Lunod na lunod sa mga tsismis at balitang

Luhod na luhod sa iilang pinapanigan

Lugod na lugod silang nagbabait-baitan

Pagka’t maledukado, maledukado tayo

DJ Umph served as the beat producer and arranger of this BLKD album, which shares its name as the lead single. While he grew up in California, his parents were activists in Martial Law. That’s why he is no stranger to the topics covered in Gatilyo, which means “trigger.” And #triggered nga kami bes sa lyrics ng single, which points to how we are being conditioned to ignore other people’s challenges.

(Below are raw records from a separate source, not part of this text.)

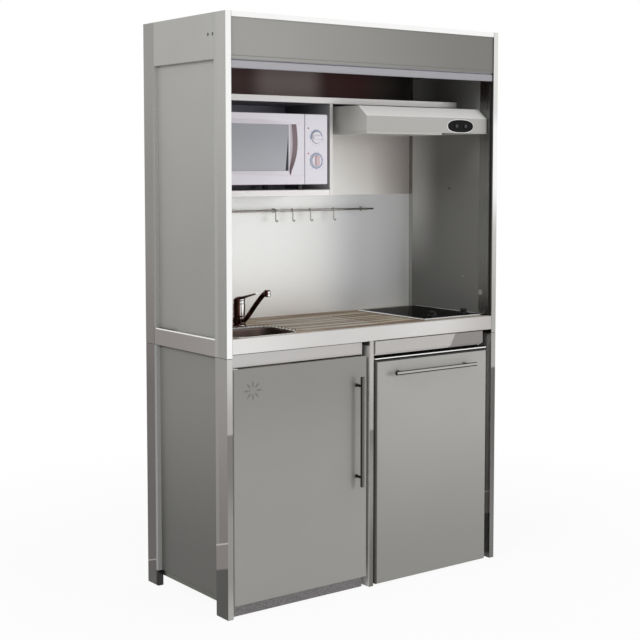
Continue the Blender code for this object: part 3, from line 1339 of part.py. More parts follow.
def make_fridge_case():
    """The insulated case with a bay for the compressor, its feet and its lower hinge."""
    x = (across(FRIDGE_CASE_LEFT), across(FRIDGE_CASE_LEFT + FRIDGE_CASE_WIDTH))
    y = (behind(FRIDGE_CASE_FRONT), behind(FRIDGE_CASE_FRONT + FRIDGE_CASE_DEPTH))
    z = (FRIDGE_CASE_BOTTOM, FRIDGE_CASE_TOP)
    bay_top = z[0] + BAY_FLOOR + COMPRESSOR_BAY_HEIGHT
    bay_front = y[1] - COMPRESSOR_BAY_DEPTH
    case = block("fridge_case", x, y, z, WHITE_PLASTIC)
    inner_x = (x[0] + FRIDGE_WALL, x[1] - FRIDGE_WALL)
    cut(
        case,
        block(
            "fridge_space", inner_x, (y[0] - OVERRUN, y[1] - FRIDGE_BACK_WALL),
            (bay_top + FRIDGE_WALL, z[1] - FRIDGE_WALL),
        ),
        block(
            "fridge_low_space", inner_x, (y[0] - OVERRUN, bay_front - FRIDGE_WALL),
            (z[0] + FRIDGE_WALL, bay_top + FRIDGE_WALL + OVERRUN),
        ),
        block(
            "compressor_bay", (x[0] + FRIDGE_WALL / 2, x[1] - FRIDGE_WALL / 2),
            (bay_front, y[1] + OVERRUN), (z[0] + BAY_FLOOR, bay_top),
        ),
    )
    partition = across(CENTRE_POST_LEFT) + (CENTRE_POST_WIDTH + PARTITION_THICKNESS) / 2
    bracket_y = y[0] + CASE_BRACKET
    bracket_z = z[1] - CASE_BRACKET
    join(case, block(
        "case_bracket", (partition + GAP, x[0] + WELD_LAP), (bracket_y, bracket_y + CASE_BRACKET),
        (bracket_z - CASE_BRACKET, bracket_z),
    ))
    inset = FRIDGE_FOOT_INSET
    foot_height = z[0] + WELD_LAP
    for n, (foot_x, foot_y) in enumerate((
        (x[0] + inset, y[0] + inset), (x[1] - inset, y[0] + inset),
        (x[0] + inset, y[1] - inset), (x[1] - inset, y[1] - inset),
    )):
        join(case, drum(
            f"fridge_foot_{n}", (foot_x, foot_y, foot_height / 2), FRIDGE_FOOT_RADIUS, foot_height,
            sides=SMALL_SIDES,
        ))
    hinge_x, hinge_y = fridge_hinge()
    right = across(FRIDGE_DOOR_LEFT + FRIDGE_DOOR_WIDTH)
    low = LOWER_PLATE_BOTTOM
    arm_x = (right - HINGE_PLATE_WIDTH, right)
    pin_low = low + LOWER_PLATE / 2
    join(
        case,
        block("hinge_arm", arm_x, (hinge_y - FRIDGE_PIN * 2, y[0] + inset), (low, low + LOWER_PLATE)),
        block("hinge_riser", arm_x, (y[0] + WELD_LAP, y[0] + inset), (low, z[0] + WELD_LAP)),
        drum(
            "hinge_low_pin", (hinge_x, hinge_y, pin_low + FRIDGE_PIN_LENGTH / 2), FRIDGE_PIN,
            FRIDGE_PIN_LENGTH, sides=SMALL_SIDES,
        ),
    )
    block(
        "fridge_shelf", (inner_x[0] + GAP, inner_x[1] - GAP),
        (behind(FRIDGE_SHELF_FRONT), y[1] - FRIDGE_BACK_WALL - GAP),
        (FRIDGE_SHELF_HEIGHT, FRIDGE_SHELF_HEIGHT + FRIDGE_SHELF_THICKNESS), CLEAR_GLASS,
    )
    seat = z[0] + BAY_FLOOR + GAP
    top = seat + COMPRESSOR_HEIGHT
    edge = COMPRESSOR_RADIUS - COMPRESSOR_DOME / 2
    turned("fridge_compressor", ((x[0] + x[1]) / 2, (bay_front + y[1]) / 2, 0), (
        (0, top), (edge / 2, top - COMPRESSOR_DOME / 6), (edge, top - COMPRESSOR_DOME / 2),
        (COMPRESSOR_RADIUS, top - COMPRESSOR_DOME), (COMPRESSOR_RADIUS, seat + COMPRESSOR_DOME),
        (edge, seat), (0, seat),
    ), KNOB_BLACK)


def make_fridge_strip():
    """The strip above the refrigerator's door, with the trim line and the upper hinge."""
    left = across(FRIDGE_DOOR_LEFT)
    right = left + STRIP_WIDTH
    face = behind(-STRIP_PROUD)
    back = behind(FRIDGE_CASE_FRONT) - GAP
    hinge_x, hinge_y = fridge_hinge()
    door_right = left + FRIDGE_DOOR_WIDTH
    strip = block(
        "fridge_strip", (left, right), (face, face + STRIP_THICKNESS), (STRIP_BOTTOM, STRIP_TOP),
        SATIN_STEEL, POST_EDGE,
    )
    bar_top = BAR_LINE_BOTTOM + BAR_LINE_HEIGHT
    pin_top = bar_top - BAR_LINE_HEIGHT / 2
    join(
        strip,
        block(
            "strip_housing", (left + POST_EDGE, right - POST_EDGE),
            (face + STRIP_THICKNESS - WELD_LAP, back), (HOUSING_BOTTOM, STRIP_TOP - POST_EDGE),
        ),
        block(
            "strip_web", (left + POST_EDGE, right - POST_EDGE), (hinge_y + FRIDGE_PIN, back),
            (BAR_LINE_BOTTOM, HOUSING_BOTTOM + WELD_LAP),
        ),
        block(
            "strip_line", (left, door_right), (face, back - POST_EDGE),
            (BAR_LINE_BOTTOM, bar_top),
        ),
        drum(
            "hinge_high_pin", (hinge_x, hinge_y, pin_top - FRIDGE_PIN_LENGTH / 2), FRIDGE_PIN,
            FRIDGE_PIN_LENGTH, sides=SMALL_SIDES,
        ),
    )


def make_fridge_door():
    """The refrigerator's door with its seal and inner liner, and the bar across it."""
    x = (across(FRIDGE_DOOR_LEFT), across(FRIDGE_DOOR_LEFT + FRIDGE_DOOR_WIDTH))
    y = (behind(-FRIDGE_DOOR_PROUD), behind(FRIDGE_DOOR_THICKNESS - FRIDGE_DOOR_PROUD))
    z = (FRIDGE_DOOR_BOTTOM, FRIDGE_DOOR_TOP)
    hinge_x, hinge_y = fridge_hinge()
    door = block("fridge_door", x, y, z, DOOR_GREY, FRIDGE_DOOR_EDGE)
    seal_x = (x[0] + GASKET_INSET, x[1] - GASKET_HINGE_INSET)
    seal_z = (z[0] + GASKET_INSET, z[1] - GASKET_INSET)
    case_front = behind(FRIDGE_CASE_FRONT)
    inset = DOOR_LINER_INSET
    bay_top = FRIDGE_CASE_BOTTOM + FRIDGE_WALL
    join(
        door,
        block("door_seal", seal_x, (y[1] - WELD_LAP, case_front - GAP), seal_z),
        block(
            "door_liner", (x[0] + inset, x[1] - inset),
            (y[1] - WELD_LAP, case_front + DOOR_LINER_DEPTH),
            (bay_top + inset / 4, z[1] - inset),
        ),
    )
    for name, middle in (("low", z[0]), ("high", z[1])):
        cut(door, drum(
            f"pin_hole_{name}", (hinge_x, hinge_y, middle), FRIDGE_PIN + PIVOT_PLAY,
            2 * FRIDGE_PIN_LENGTH, sides=SMALL_SIDES,
        ))
    handle = bar_handle(
        "fridge_handle", across(FRIDGE_HANDLE_X), y[0], FRIDGE_HANDLE_HEIGHT, False, STAINLESS,
    )
    hang(pivot("fridge_door_axis", (hinge_x, hinge_y, z[0])), door, handle)


def make_oven_case():
    """The microwave's case with its cavity, control face and four feet."""
    x = (across(OVEN_LEFT), across(OVEN_LEFT + OVEN_WIDTH))
    seat = NICHE_SHELF_TOP + GAP
    z = (seat + OVEN_FOOT_HEIGHT, seat + OVEN_FOOT_HEIGHT + OVEN_HEIGHT)
    face = behind(OVEN_FRONT)
    shell = (face + OVEN_DOOR_THICKNESS + OVEN_CASE_SETBACK, face + OVEN_DEPTH)
    panel_left = x[0] + OVEN_DOOR_WIDTH + OVEN_DOOR_GAP
    case = block("microwave_case", x, shell, z, OVEN_WHITE, OVEN_EDGE)
    inner_x = (x[0] + CAVITY_WALL, x[0] + CAVITY_WALL + CAVITY_WIDTH)
    inner_z = (z[0] + CAVITY_FLOOR, z[1] - CAVITY_FLOOR)
    join(case, block(
        "control_face", (panel_left, x[1]), (face, shell[0] + OVEN_DOOR_THICKNESS), z, OVEN_WHITE,
        OVEN_EDGE,
    ))
    cut(case, block("oven_space", inner_x, (face, shell[0] + CAVITY_DEPTH), inner_z))
    inset = OVEN_FOOT_INSET
    spread = OVEN_FOOT_SPREAD
    front_feet = behind(SHELF_FRONT) + OVEN_FOOT_RADIUS + SHELF_EDGE
    foot_top = z[0] + WELD_LAP
    for n, (foot_x, foot_y) in enumerate((
        (x[0] + spread, front_feet), (x[1] - spread, front_feet),
        (x[0] + spread, shell[1] - inset), (x[1] - spread, shell[1] - inset),
    )):
        join(case, drum(
            f"oven_foot_{n}", (foot_x, foot_y, (seat + foot_top) / 2), OVEN_FOOT_RADIUS,
            foot_top - seat, sides=SMALL_SIDES,
        ))
    floor = inner_z[0] + GAP
    lift = floor + TURNTABLE_LIFT
    rim = lift + TURNTABLE_THICKNESS
    table = turned("microwave_turntable", (
        (inner_x[0] + inner_x[1]) / 2, shell[0] + CAVITY_DEPTH / 2, 0,
    ), (
        (0, lift + TURNTABLE_THICKNESS / 2),
        (TURNTABLE_RADIUS - TURNTABLE_RIM * 2, lift + TURNTABLE_THICKNESS / 2),
        (TURNTABLE_RADIUS - TURNTABLE_RIM, rim),
        (TURNTABLE_RADIUS, rim),
        (TURNTABLE_RADIUS, rim - TURNTABLE_THICKNESS / 3),
        (TURNTABLE_RADIUS - TURNTABLE_RIM * 2, lift),
        (TURNTABLE_HUB, lift),
        (TURNTABLE_HUB, floor),
        (0, floor),
    ), CLEAR_GLASS)
    table_axis = pivot("microwave_turntable_axis", tuple(table.location))
    hang(table_axis, table)
    for label, height in zip(("power", "timer"), OVEN_KNOB_HEIGHTS):
        knob_x = across(OVEN_KNOB_X)
        knob_z = z[0] + height
        back = face - GAP
        knob = drum(
            f"microwave_{label}_knob", (knob_x, back - OVEN_KNOB_SKIRT / 2, knob_z),
            OVEN_KNOB_RADIUS, OVEN_KNOB_SKIRT, "Y", OVEN_WHITE,
        )
        join(knob, block(
            f"oven_grip_{label}",
            (knob_x - OVEN_KNOB_RADIUS + OVEN_EDGE, knob_x + OVEN_KNOB_RADIUS - OVEN_EDGE),
            (back - OVEN_KNOB_DEPTH, back - OVEN_KNOB_SKIRT / 2),
            (knob_z - OVEN_KNOB_GRIP / 2, knob_z + OVEN_KNOB_GRIP / 2), OVEN_WHITE, SHELF_EDGE,
        ))
        hang(pivot(f"microwave_{label}_knob_axis", (knob_x, back, knob_z)), knob)


def make_oven_door():
    """The microwave's door: a moulded frame with a sunk window, grip and inner seal plate."""
    x = (across(OVEN_LEFT), across(OVEN_LEFT + OVEN_DOOR_WIDTH))
    low = NICHE_SHELF_TOP + GAP + OVEN_FOOT_HEIGHT
    z = (low, low + OVEN_HEIGHT)
    face = behind(OVEN_FRONT)
    back = face + OVEN_DOOR_THICKNESS
    door = block("microwave_door", x, (face, back), z, OVEN_WHITE, OVEN_DOOR_HINGE - GAP)
    join(door, block(
        "oven_seal", (x[0] + OVEN_SEAL_INSET, x[1] - OVEN_SEAL_INSET),
        (back - WELD_LAP, back + OVEN_SEAL), (z[0] + OVEN_SEAL_INSET, z[1] - OVEN_SEAL_INSET),
    ))
    window_x = (x[0] + WINDOW_LEFT, x[0] + WINDOW_LEFT + WINDOW_WIDTH)
    window_z = (z[0] + WINDOW_BOTTOM, z[0] + WINDOW_BOTTOM + WINDOW_HEIGHT)
    cut(door, block("oven_window", window_x, (face - OVERRUN, face + WINDOW_DEPTH), window_z))
    grip_low = z[0] + GRIP_BOTTOM
    steps = len(GRIP_SHARES) - 1
    outline = [(0, GRIP_HEIGHT), (0, GRIP_HEIGHT / steps)]
    outline += [(GRIP_WIDTH * share, GRIP_HEIGHT * n / steps) for n, share in enumerate(GRIP_SHARES)]
    cut(door, plate(
        "oven_grip", (x[0] + GRIP_LEFT, face, grip_low), outline, 2 * GRIP_DEPTH, "Y", OVEN_WHITE,
    ))
    hinge = (x[0] + OVEN_DOOR_HINGE, back - OVEN_CASE_SETBACK, z[0])
    hang(pivot("microwave_door_axis", hinge), door)


make_side_frames()
make_side_panels()
make_middle()
make_backs()
make_base()
make_worktop()
make_sink()
make_tap()
make_hob()
make_shelves()
make_utensil_rail()
make_hood()
make_shutter_box()
make_shutter()
make_cupboard_door()
make_fridge_case()
make_fridge_strip()
make_fridge_door()
make_oven_case()
make_oven_door()
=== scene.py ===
import math

import bmesh
import bpy
import numpy as np
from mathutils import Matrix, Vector


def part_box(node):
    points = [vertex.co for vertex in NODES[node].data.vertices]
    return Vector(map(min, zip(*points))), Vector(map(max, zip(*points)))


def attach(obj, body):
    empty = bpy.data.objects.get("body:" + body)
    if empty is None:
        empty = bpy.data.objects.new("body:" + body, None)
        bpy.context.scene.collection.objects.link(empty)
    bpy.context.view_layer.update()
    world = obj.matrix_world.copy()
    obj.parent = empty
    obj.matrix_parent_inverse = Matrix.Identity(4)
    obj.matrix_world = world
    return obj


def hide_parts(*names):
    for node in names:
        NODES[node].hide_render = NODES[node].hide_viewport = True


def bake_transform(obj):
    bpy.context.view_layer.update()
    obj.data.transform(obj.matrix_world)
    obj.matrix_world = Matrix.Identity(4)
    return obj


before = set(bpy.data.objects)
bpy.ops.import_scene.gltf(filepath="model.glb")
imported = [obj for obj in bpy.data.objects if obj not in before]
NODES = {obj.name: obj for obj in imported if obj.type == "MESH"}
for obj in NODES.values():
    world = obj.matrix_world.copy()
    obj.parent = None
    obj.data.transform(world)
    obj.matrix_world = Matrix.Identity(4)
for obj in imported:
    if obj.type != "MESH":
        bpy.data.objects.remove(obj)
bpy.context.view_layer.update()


# ----------------------------------------
# The studio. A pale floor runs out under a white surround. A large soft lamp stands in
# front, a weaker one on the left, and the surround fills the rest of the light.


def joined(operation, swapped=False):
    """A method that adds one Math node, for a wire and what it is joined with."""
    def method(self, *others):
        return self.wiring.math(operation, *((*others, self) if swapped else (self, *others)))
    return method


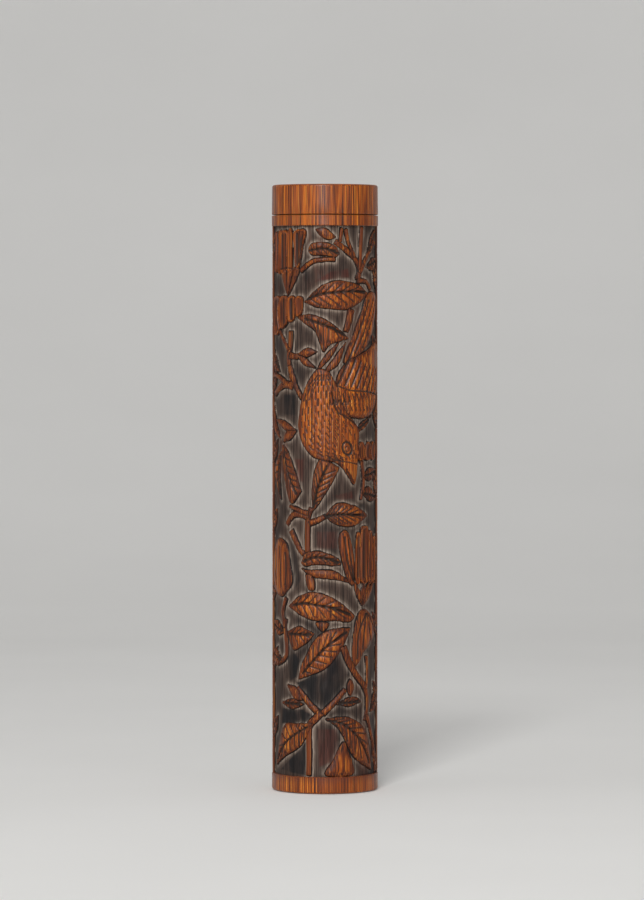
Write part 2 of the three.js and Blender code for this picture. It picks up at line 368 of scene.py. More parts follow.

4. King Inang Bayan,” by ABRA feat. Reese Lansangan

Ayoko na kasing isipin

Na ako’y isang aliping sagigilid

Sa sarili kong lupain binibitin

Ang karapatan ko maging tatlong bituin at isang araw na nagniningning

Yan ang hiling

This 4-minute piece feels like it contains 300 years’ worth of pain—laced with a truckload of expletives. Drugs, corruption, laziness, traffic, Abra (with guest vocalist Lansangan) ticks off one by one, seemingly inciting some sort of revolution. But, like always, kuda is never enough bes, and he’s asking for all of us to get off our butts and make real change happen.   

5. Walang Natira,” by Gloc 9

Subukan mong isipin kung gaano kabigat

Magbuhat ng maleta halos hindi mo na maangat

Ihahabilin ang anak para ‘to sa kanila

Lalayo upang mag-alaga ng anak ng iba

Gloc 9’s second track in this list is a pretty straightforward comment on the plight of the OFW, which includes but is not limited to: exorbitant fees, ending up as a dead body in balikbayan box, and kids growing up without their parents. (*Cue Vilma and Claudine in Anak.) While these overseas pinoys are sending money to the country, nagiging Best in Brain Drain na ang ‘Pinas as a result.

6. Tayo’y Mga Pinoy,” by Ely Buendia, Rico Blanco, Raimund Marasigan, Barbie Almalbis

Dito sa Silangan ako isinilang

Kung saan nagmumula ang sikat ng araw

Ako ay may sariling kulay: kayumanggi

Ngunit hindi ko maipakita tunay na sarili

The Heber Bartolome track, which was also remade in the 90s by Francis Magalona, is a painting a picture of a society that is rife with insecurity. And it’s telling you to develop a bit of pride because being Filipino means something. This power cast version is giving the same message. Discussions on cultural appropriation and glutathione overuse aside, bes, it wants you to know that the color of your skin or the shape of your nose is nothing to be ashamed off. You are Pinoy, and that matters.